# ANZSCO CODE: 131112 - Sales and Marketing Manager



## AdvMgr_Immigrant (Sep 3, 2012)

Hi Friends, 

My brother in law is asiring to migrate to Australia. He is currently based in India working as a Digital Sales & Marketing Manager. We have got his skills assessed by a migration agent and he has got 65 points. 
If he chooses to go the state sponsorship route for which he is entitled to, he gets extra 5 points from South Australia.
We are actually more keen to get him in Sydney because there are many job listings for Digital Sales professional in Sydney while Adelaide in SA does not have much listings.

Please help us out and provide your suggestions. Are we eligible to go ahead and file for the skilled migration 175 visa? The migration agent is suggesting that if you don't choose the state sponsorship you are not eligible to apply. But the 65 points should make it for the pass marks as seen on DIMIA. 

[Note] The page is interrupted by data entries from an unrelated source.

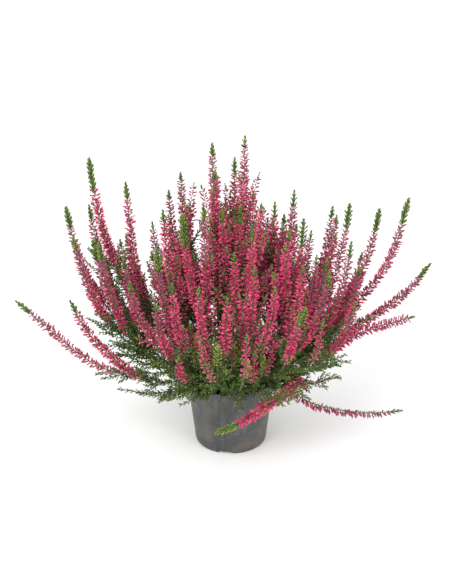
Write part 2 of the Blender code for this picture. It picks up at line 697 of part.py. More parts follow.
def leafy_twig(route, bare_to, rng):
    track = Track(route)
    tube = Tube(track, 0.0, ROOT_SHARE * TWIG_RADIUS, STEM_SIDES, turn=rng.uniform(0, math.tau))
    steps = max(1, round(bare_to / BARE_STEP))
    for count in range(1, steps + 1):
        tube.grow(bare_to * count / steps, TWIG_RADIUS)
    whorls = max(2, round((track.length - bare_to) / TWIG_PITCH))
    for count in range(whorls):
        low = bare_to + (track.length - bare_to) * count / whorls
        high = bare_to + (track.length - bare_to) * (count + 1) / whorls
        narrowing = 1.0 - TWIG_NARROWING * (count + 1) / whorls
        reach = NEEDLE_REACH * narrowing
        faces = tube.grow(high, TWIG_RADIUS * narrowing, twist=WHORL_TURN)
        tube.draw_out(faces, low, high, lambda: (reach * rng.uniform(*NEEDLE_EVENNESS), NEEDLE_RISE))
    tube.close(TWIG_TIP)
    return tube.bm


def trunk(place):
    line = np.array([(place.x, place.y, TRUNK_FOOT), (place.x, place.y, SOIL_CROWN_HEIGHT + 1),
                     (place.x * TRUNK_SPREAD, place.y * TRUNK_SPREAD, TRUNK_TOP)])
    track = Track(line)
    track.tangents[:] = (0, 0, 1)
    track.sides[:] = (0, 1, 0)
    tube = Tube(track, 0.0, TRUNK_RADIUS, TRUNK_SIDES)
    tube.grow(track.run[1], TRUNK_RADIUS)
    tube.grow(track.run[2], TRUNK_TAPER * TRUNK_RADIUS)
    tube.close(1.0)
    return tube.bm


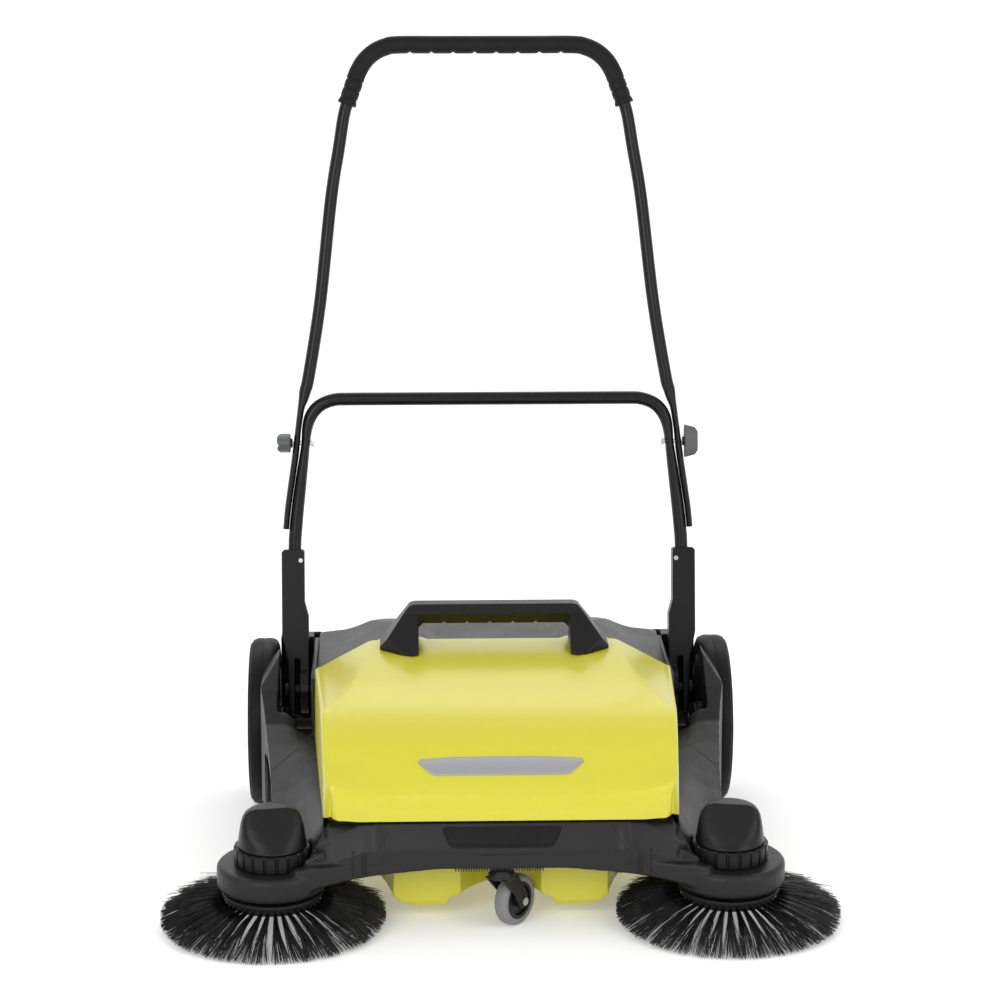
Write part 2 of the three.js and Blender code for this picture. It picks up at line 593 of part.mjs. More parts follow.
// ---- main wheels ----
const tyre = wheelLike([
  [94.3, WHEEL_IN], [110, WHEEL_IN], [116, 302], [WHEEL_R, 310], [WHEEL_R, 327], [115, 335],
  [108, WHEEL_OUT], [94.3, WHEEL_OUT], [94.3, WHEEL_IN],
], WHEEL_Y, WHEEL_R, 36);
putPair('tyre', geometry(tyre), 'rubber');
const rim = wheelLike([
  [6.3, 296.5], [22, 296.5], [22, 316], [89.5, 318], [91, 300], [93.5, 300], [93.5, 337],
  [91, 337], [89, 325], [26, 322], [26, 336.5], [6.3, 336.5], [6.3, 296.5],
], WHEEL_Y, WHEEL_R, 28);
putPair('rim', geometry(rim), 'satin');
const pulley = wheelLike([
  [6.3, 286.2], [21, 286.2], [18.6, 289], [18.6, 291], [21, 293.8], [21, 296.2], [6.3, 296.2],
  [6.3, 286.2],
], WHEEL_Y, WHEEL_R, 20);
putPair('belt_pulley', geometry(pulley), 'grey');
const hubCap = wheelLike([[0, 336.9], [25, 336.9], [24, 339.5], [16, 340.6], [0, 340.6]],
  WHEEL_Y, WHEEL_R, 24);
putPair('hub_cap', geometry(hubCap), 'satin');

// ---- roller and its drive ----
const towards = Math.atan2(ROLLER_Z - WHEEL_R, ROLLER_Y - WHEEL_Y);
const movedTo = (points, y, z) => points.map(([u, v]) => [u + y, v + z]);
const driveGear = prismX(movedTo(gearOutline(GEAR_TEETH, towards), WHEEL_Y, WHEEL_R), -311, -300)
  .subtract(cylinderX(WHEEL_Y, WHEEL_R, 22.3, -320, -290, 48));
put('drive_gear', geometry(driveGear), 'grey');
const pinionPhase = towards + Math.PI + Math.PI / PINION_TEETH;
const pinion = prismX(movedTo(gearOutline(PINION_TEETH, pinionPhase), ROLLER_Y, ROLLER_Z), -310.5, -299)
  .subtract(cylinderX(ROLLER_Y, ROLLER_Z, 6.3, -320, -290, 24));
put('roller_pinion', geometry(pinion), 'grey');
put('roller_shaft', geometry(cylinderX(ROLLER_Y, ROLLER_Z, 6, -311, 253, 20)), 'steel');
const core = wheelLike([[6.3, -235], [38, -235], [38, 235], [6.3, 235], [6.3, -235]],
  ROLLER_Y, ROLLER_Z, 20);
put('roller_core', geometry(core), 'grey');
const rollerBrush = wheelLike([
  [38.3, -ROLLER_HALF], [ROLLER_R, -ROLLER_HALF], [ROLLER_R, ROLLER_HALF], [38.3, ROLLER_HALF],
  [38.3, -ROLLER_HALF],
], ROLLER_Y, ROLLER_Z, 30);
put('roller_bristles', geometry(rollerBrush), 'bristle');

// ---- side brushes ----
const brushHub = solid(turned([
  [5.3, 38], [59.7, 38], [59.7, 47.3], [64, 47.3], [64, 52], [24, 52], [20, 54], [20, 74], [5.3, 74],
  [5.3, 38],
], 24));
putPair('brush_hub', placedOnBrush(brushHub), 'black');
const brushRing = solid(turned([
  [60, 36.5], [66, 35.5], [BRUSH_R - 1, 10.2], [BRUSH_R, 11], [BRUSH_R, 14], [66, 45], [63, 47],
  [60, 47], [60, 36.5],
], 36));
putPair('brush_bristles', placedOnBrush(brushRing), 'bristle');
const spindle = solid(turned([[0, 33], [9, 33], [9, 37.7], [5, 37.7], [5, 90], [0, 90]], 12));
putPair('brush_spindle', placedOnBrush(spindle), 'steel');
const ribs = [];
for (let i = 0; i < 20; i += 1) {
  for (const [step, r] of [[-0.42, 45.4], [-0.32, 48], [0.32, 48], [0.42, 45.4]]) {
    const a = 2 * Math.PI * (i + step) / 20;
    ribs.push([r * Math.cos(a), r * Math.sin(a)]);
  }
}
const ring = prismZ(ribs, 88.4, 110.5).subtract(cylinderZ(0, 0, 6, 80, 100, 24));
putPair('adjuster_ring', placedOnBrush(ring), 'satin');
const capSolid = solid(turned([[0, 110.9], [43, 110.9], [43, 115], [41, 124], [34, 152], [30, 157],
  [24, 159], [0, 159]], 28));
const facetCut = new THREE.BoxGeometry(160, 60, 160);
facetCut.translate(0, -30, 0);
facetCut.rotateX(-41 * D2R);
facetCut.rotateZ(-10 * D2R);
facetCut.translate(-7, -41, 114.5);
putPair('adjuster_cap', placedOnBrush(capSolid.subtract(solid(facetCut))), 'satin');

// ---- castor ----
const castorX = CASTOR_TRAIL * Math.cos(CASTOR_YAW * D2R);
const castorY = CASTOR_Y + CASTOR_TRAIL * Math.sin(CASTOR_YAW * D2R);
function placedOnCastor(body) {
  const g = geometry(body);
  g.rotateZ(CASTOR_YAW * D2R - Math.PI / 2);
  g.translate(0, CASTOR_Y, 0);
  return g;
}
// drawn with the trail along +Y and the wheel axle along X
const fork = union([
  cylinderZ(0, 0, 5.8, 70, 112, 20),
  solid(turned([[0, 68], [17, 68], [17, 74], [13, 79.5], [0, 79.5]], 32)),
  prismX([[-16, 70], [14, 70], [33, 42], [33, 26], [20, 24], [8, 46]], -15.5, -11.5),
  prismX([[-16, 70], [14, 70], [33, 42], [33, 26], [20, 24], [8, 46]], 11.5, 15.5),
]).subtract(cylinderX(CASTOR_TRAIL, CASTOR_R, 3.2, -20, 20, 16));
put('castor_fork', placedOnCastor(fork), 'black');
const castorAxle = cylinderX(CASTOR_TRAIL, CASTOR_R, 3, -17, 17, 16)
  .add(cylinderX(CASTOR_TRAIL, CASTOR_R, 5.2, 15.9, 18, 16))
  .add(cylinderX(CASTOR_TRAIL, CASTOR_R, 5.2, -18, -15.9, 16));
put('castor_axle', placedOnCastor(castorAxle), 'steel');
const castorCore = wheelLike([[3.2, -11], [9, -11], [9, -5], [20, -5], [20, -9], [23.5, -9],
  [23.5, 9], [20, 9], [20, 5], [9, 5], [9, 11], [3.2, 11], [3.2, -11]], CASTOR_TRAIL, CASTOR_R, 16);
put('castor_core', placedOnCastor(castorCore), 'black');
const castorTyre = wheelLike([[23.8, -9.5], [29, -9.5], [32, -7], [CASTOR_R, -3], [CASTOR_R, 3],
  [32, 7], [29, 9.5], [23.8, 9.5], [23.8, -9.5]], CASTOR_TRAIL, CASTOR_R, 24);
put('castor_tyre', placedOnCastor(castorTyre), 'greyRubber');

export default sweeper;
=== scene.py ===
import json
import math
import random

import bmesh
import bpy
from mathutils import Matrix, Vector
from mathutils.bvhtree import BVHTree


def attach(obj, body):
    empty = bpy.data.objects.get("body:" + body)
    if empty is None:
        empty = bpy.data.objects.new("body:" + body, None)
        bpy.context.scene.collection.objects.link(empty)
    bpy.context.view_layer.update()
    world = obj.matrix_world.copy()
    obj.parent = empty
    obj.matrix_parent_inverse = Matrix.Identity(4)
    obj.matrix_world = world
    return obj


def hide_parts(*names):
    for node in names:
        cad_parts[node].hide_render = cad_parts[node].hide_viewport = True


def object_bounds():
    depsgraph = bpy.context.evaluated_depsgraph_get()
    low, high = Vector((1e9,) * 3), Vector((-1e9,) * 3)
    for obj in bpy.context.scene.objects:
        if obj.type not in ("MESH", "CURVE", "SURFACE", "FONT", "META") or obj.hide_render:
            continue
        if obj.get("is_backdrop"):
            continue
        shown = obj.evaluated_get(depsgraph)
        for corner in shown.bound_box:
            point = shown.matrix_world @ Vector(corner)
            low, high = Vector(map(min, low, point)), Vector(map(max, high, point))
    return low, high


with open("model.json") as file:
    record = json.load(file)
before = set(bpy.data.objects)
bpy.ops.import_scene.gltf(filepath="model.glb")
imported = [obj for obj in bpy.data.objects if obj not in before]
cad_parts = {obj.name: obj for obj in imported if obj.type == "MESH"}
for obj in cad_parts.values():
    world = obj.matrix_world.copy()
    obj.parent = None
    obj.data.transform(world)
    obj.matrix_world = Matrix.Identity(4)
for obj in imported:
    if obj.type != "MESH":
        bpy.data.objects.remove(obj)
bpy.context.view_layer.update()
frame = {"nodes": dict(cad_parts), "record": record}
NODES = frame["nodes"]

MM = 0.001
SIDES = ((1, "right"), (-1, "left"))
BRUSH_X, BRUSH_Y, BRUSH_TILT, BRUSH_R = 287, -280, 4, 143
WHEEL_Y, WHEEL_R = 259, 118
ROLLER_Y, ROLLER_Z, ROLLER_R = 207.28, 77, 76.7
PIVOT_Y, PIVOT_Z, LEAN = 245, 167, 10.49
CASTOR_Y, CASTOR_R, CASTOR_TRAIL, CASTOR_YAW = -300, 33, 26, 50


def turn(degrees, axis):
    return Matrix.Rotation(math.radians(degrees), 4, axis)


def brush_frame(side):
    return Matrix.Translation((side * BRUSH_X, BRUSH_Y, 0)) @ turn(BRUSH_TILT, "X")


HANDLE = Matrix.Translation((0, PIVOT_Y, PIVOT_Z)) @ turn(-LEAN, "X")
CASTOR = Matrix.Translation((0, CASTOR_Y, 0)) @ turn(CASTOR_YAW - 90, "Z")
WHEEL = Matrix.Translation((0, WHEEL_Y, WHEEL_R))
MIRROR = Matrix.Diagonal((-1, 1, 1, 1))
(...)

Would really appreciate any suggestions/help.

Thanks
Alec


----------



## AdvMgr_Immigrant (Sep 3, 2012)

Hi Senior members/ jojo, bevedeforges, anj1976 amaslam et al, 

This should be a bread and butter question for you guys  Would really appreciate from anyone on this.

Thanks
Alec


----------



## AdvMgr_Immigrant (Sep 3, 2012)

anyone? sunita.sanjaykumar/ maddyoz? Please update


----------